Housing policy is a mess - the new mayor must sort it out - June 2024

 

Dear David Skaith,

Congratulations on your election as the new mayor of York and North Yorkshire. I am sure local residents will welcome a fresh look at the issues which face us.

North Yorkshire is essentially a rural area, where rural businesses and tourism thrive. We need to keep a balance between the interests of tourism and rural businesses and prevent our beautiful county from becoming predominantly a commuter belt and retirement destination. Sadly, current planning policy does not adequately address these issues.

Huge housing estates are being built in the towns, where there is inadequate drainage and sewerage to accommodate them, and road access is poor, while houses in attractive villages are taken over by holiday lets and second homes which remain unoccupied half the year.

 This has resulted in a breakdown of local communities, the loss of local community facilities such as local pubs, churches and shops and the pricing out of local people, particularly agricultural workers, from ever being able to buy or rent houses and live locally . At the same time, commuters have moved into the new estates.

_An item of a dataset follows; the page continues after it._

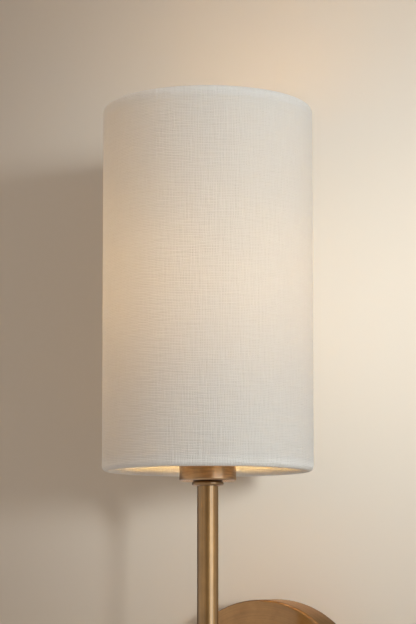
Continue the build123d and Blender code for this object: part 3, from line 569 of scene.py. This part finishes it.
low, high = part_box("shade_fabric")
wire_low, wire_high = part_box("shade_bottom_ring")
SHADE_R = (high.x - low.x) / 2
LOW_WIRE_Z = (wire_low.z + wire_high.z) / 2
HIGH_WIRE_Z = low.z + high.z - LOW_WIRE_Z
HEM_R = LOW_WIRE_Z - low.z
HEM_CENTRE_R = SHADE_R - HEM_R
LINER_INSIDE_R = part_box("shade_liner")[1].x - 0.5 * MM
GLUED_EDGE = 1.2 * MM
TUCK_R = LINER_INSIDE_R - 0.35 * MM  # where the turned-in edge lies on the liner
HEM_STEPS, HEM_WRAP = 14, 232  # points round each wire, and degrees that they cover
WALL_ROWS = 48


def hem_points(wire_z, outwards):
    """Outline of one hem from the wall's end inwards: round the wire, then up the liner's face."""
    points = []
    for step in range(1, HEM_STEPS + 1):
        angle = math.radians(step / HEM_STEPS * HEM_WRAP)
        points.append((HEM_CENTRE_R + HEM_R * math.cos(angle), wire_z + outwards * HEM_R * math.sin(angle)))
    last_r, last_z = points[-1]
    points.append(((last_r + TUCK_R) / 2, last_z - outwards * 0.5 * GLUED_EDGE))
    points.append((TUCK_R, last_z - outwards * GLUED_EDGE))
    return points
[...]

The contribution of commuters to the local economy in towns outside Scarborough, Whitby and Harrogate is not great and their benefit is in any event outweighed by massive traffic congestion and increased pollution from outdated Victorian sewers and drains.

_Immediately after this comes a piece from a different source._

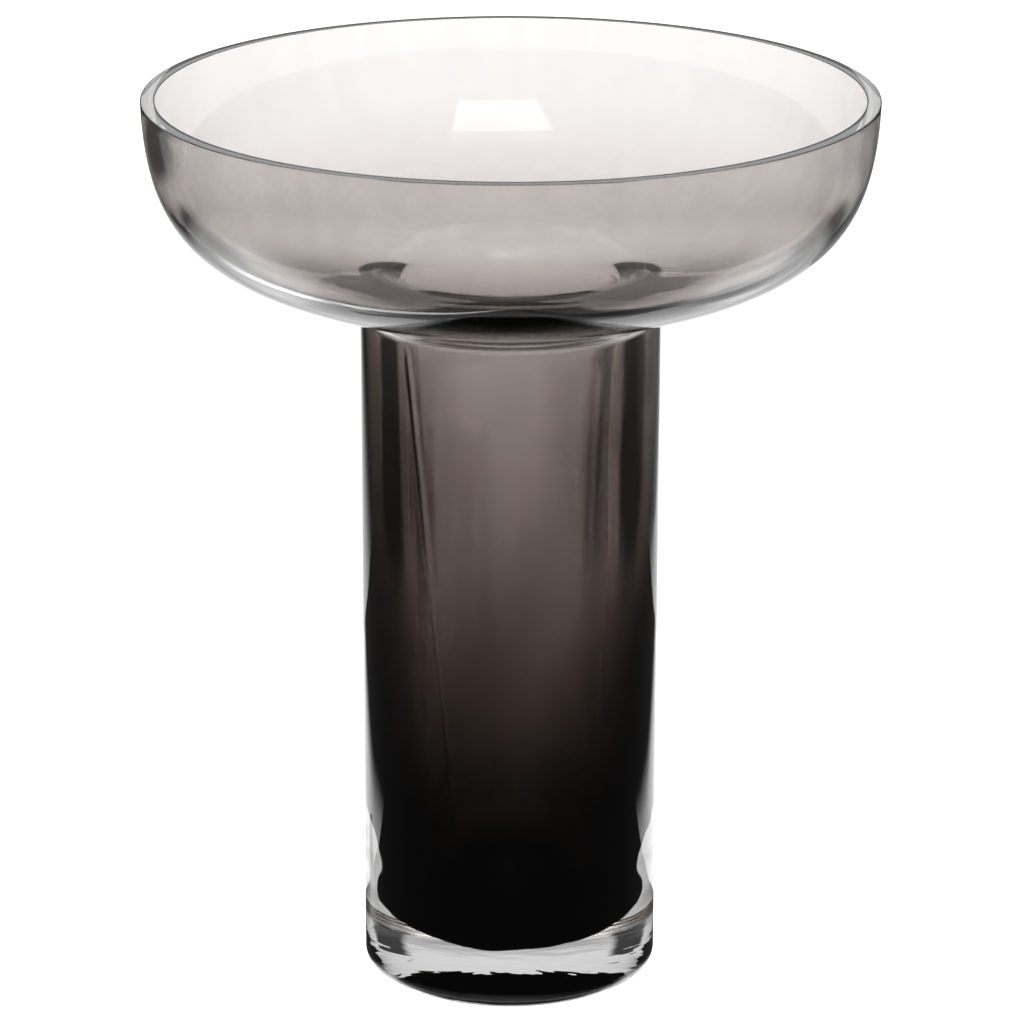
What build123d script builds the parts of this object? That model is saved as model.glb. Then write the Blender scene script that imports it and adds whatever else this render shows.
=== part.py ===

 IIthas become virtually impossible to build new houses in the villages and the countryside, as policy treats them as though they were in a national park or AONB – even when they are outside them.

 This policy has been so effective that newspaper columnists and others freely refer to much of the countryside as “green belt” when the only designated green belt is the one surrounding York city.  These policies are inconsistent with central government circulars which allow disused barns and other agricultural buildings in the open countryside to be converted into houses.

 

 By another weird twist of policy, if you are rich enough to build your own innovative designer mansion with steel or concrete frame, fully glazed walls, timber cladding, and butterfly roof, you can build it almost anywhere without restriction – no matter how little it conforms to local character.

It was not always like this. Twenty years ago, there was not the same pressure for holiday lets and second homes; there was less of an exodus from the cities into the country, and there was less worry about the environmental impact of vehicle emissions. Money was available to build new village halls, and much was done to enhance local community life. It was recognised that all settlements needed room to expand. So, development limits were set for each town and village to allow for growth.

Then came the concern about car and lorry emissions and the NIMBY lobby promptly seized this as an argument to freeze the county in aspic. The mistaken view was taken that most rural villages (apart from a few “service” villages) are “unsustainable due to their remote locations and limited services or facilities”, and that their communities should therefore be allowed to die. 

So, the pubs and shops closed, the churches were either closed or parishes merged, the price of local houses mushroomed, and local people are now outpriced out of the housing and letting markets to accommodate second homes and holiday lets.  Development limits have remained in force unchanged for thirty years or more, preventing growth in most villages.

 The share of the region’s housing requirements set by the old regional authorities for each district has remained unreviewed and unchanged since the abolition of regional government in 2010.

 Local Plans are required to be reviewed every five years, but then along came last year’s reorganisation, and the new authority was given five years to come up with a new plan for the whole county. So, all work on the review of existing local plans was halted, and, in effect, postponed for another five years.

 Developers have been invited to submit proposals for new sites. These will inevitably be mainly for sites within towns. The public rarely takes an interest in things which do not have a direct and immediate impact on themselves. So, they will blissfully ignore the consultation until the moment they find there is an application to develop an allocated site on their doorstep, when all hell breaks loose.

So, Mr. Skaith, please intervene and use your influence to sort out this mess. The pressure on the towns needs to be taken off and more growth allowed outside them.

 Where new infrastructure is required, it should be provided before new houses are built. New houses in country areas could be permitted subject to a condition prohibiting their occupation by anybody who is not going to use the house to live in as their only or main residence.